A minimum 50% of the deposit has to be in the form of cash and cash equivalents, Sebi said. Typically, sub-brokers join under registered full-fledged brokers after paying a certain deposit to the latter, apart from a certain Sebi fee and exchange fees.

The sub-brokers act like franchisees and most of their operational costs are borne by the brokers under whom they work. Though the monetary requirements for sub-brokers haven’t changed much, the compliance norms for brokers were changed in such a way that managing a network of sub-brokers turned unviable.

While this led the brokers to increase the deposit charges from sub-brokers, an insipid cash market spoilt the prospects of earning income to compensate for the deposits, forcing sub-brokers to shut shop.

Meanwhile, other market intermediaries are tweaking their strategies to adapt to the changing market realities.
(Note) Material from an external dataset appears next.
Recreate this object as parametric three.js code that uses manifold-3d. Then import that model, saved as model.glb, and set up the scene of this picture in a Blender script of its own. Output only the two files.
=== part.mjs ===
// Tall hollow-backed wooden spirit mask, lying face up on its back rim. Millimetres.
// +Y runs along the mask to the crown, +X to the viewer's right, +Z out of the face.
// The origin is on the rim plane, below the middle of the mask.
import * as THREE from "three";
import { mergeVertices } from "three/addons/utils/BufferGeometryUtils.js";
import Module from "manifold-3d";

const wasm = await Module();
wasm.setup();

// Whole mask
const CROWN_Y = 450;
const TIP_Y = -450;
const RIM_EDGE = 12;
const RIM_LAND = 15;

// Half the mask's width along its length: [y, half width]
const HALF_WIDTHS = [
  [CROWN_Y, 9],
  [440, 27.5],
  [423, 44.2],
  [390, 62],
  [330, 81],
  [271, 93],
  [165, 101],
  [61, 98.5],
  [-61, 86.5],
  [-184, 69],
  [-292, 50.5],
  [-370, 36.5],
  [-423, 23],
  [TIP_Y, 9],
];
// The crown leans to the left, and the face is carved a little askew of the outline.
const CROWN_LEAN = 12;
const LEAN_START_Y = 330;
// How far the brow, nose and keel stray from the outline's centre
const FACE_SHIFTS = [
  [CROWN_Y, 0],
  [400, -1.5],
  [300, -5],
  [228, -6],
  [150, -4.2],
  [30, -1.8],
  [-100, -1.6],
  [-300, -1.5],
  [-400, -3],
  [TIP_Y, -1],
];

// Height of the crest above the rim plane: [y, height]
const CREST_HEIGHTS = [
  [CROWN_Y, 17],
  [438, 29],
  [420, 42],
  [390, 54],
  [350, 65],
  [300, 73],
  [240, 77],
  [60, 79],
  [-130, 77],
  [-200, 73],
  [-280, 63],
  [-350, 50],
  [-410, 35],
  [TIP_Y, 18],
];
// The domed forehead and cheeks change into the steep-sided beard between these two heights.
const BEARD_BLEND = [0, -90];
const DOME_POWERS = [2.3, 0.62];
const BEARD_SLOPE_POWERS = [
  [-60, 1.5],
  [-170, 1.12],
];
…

“A majority of banks with brokerage arms have started offering 3-in-1 accounts--banking, depositories and brokerages along with salary accounts. This has resulted in these banks reaching out to customers directly,” said Deven Choksey, managing director at KR Choksey Shares and Securities Pvt. Ltd.
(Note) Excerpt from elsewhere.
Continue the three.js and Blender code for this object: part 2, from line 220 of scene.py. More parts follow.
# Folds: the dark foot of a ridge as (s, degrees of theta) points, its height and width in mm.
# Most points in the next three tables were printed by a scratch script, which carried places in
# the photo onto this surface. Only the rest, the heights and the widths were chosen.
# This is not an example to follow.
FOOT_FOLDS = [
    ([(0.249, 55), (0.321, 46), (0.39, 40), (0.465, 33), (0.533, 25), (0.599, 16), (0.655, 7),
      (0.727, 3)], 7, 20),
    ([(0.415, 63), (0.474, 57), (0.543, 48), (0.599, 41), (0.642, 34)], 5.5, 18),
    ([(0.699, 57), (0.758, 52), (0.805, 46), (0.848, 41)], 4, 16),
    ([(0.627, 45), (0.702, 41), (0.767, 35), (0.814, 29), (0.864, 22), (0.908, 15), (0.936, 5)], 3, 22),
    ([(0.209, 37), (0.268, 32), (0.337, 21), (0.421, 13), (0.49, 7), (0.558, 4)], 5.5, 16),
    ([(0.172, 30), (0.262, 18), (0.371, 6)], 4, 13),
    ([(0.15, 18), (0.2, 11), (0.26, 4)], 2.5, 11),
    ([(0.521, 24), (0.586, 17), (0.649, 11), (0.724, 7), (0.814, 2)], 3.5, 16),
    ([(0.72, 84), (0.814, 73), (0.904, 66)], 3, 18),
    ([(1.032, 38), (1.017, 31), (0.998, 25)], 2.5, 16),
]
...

To be sure, the number of investor accounts at National Securities Depository Ltd has gone up from 12.5 million in December 2012 to 13 million at the end of December 2013, although this does not necessarily mean an increased participation in cash market trading.

And some brokerages are trying to control costs through the use of better technology, creation of customer interface teams, and better research so that customers stay with them even if they don’t invest just yet, said the unnamed brokerage firm’s head cited above.

Sub-brokers haven’t been able to do any of this though.

Indeed, the number that left the business could be much higher than 15,000 because “it takes 6-8 months to officially erase the names from Sebi and exchanges,” said Bandyopadhyay.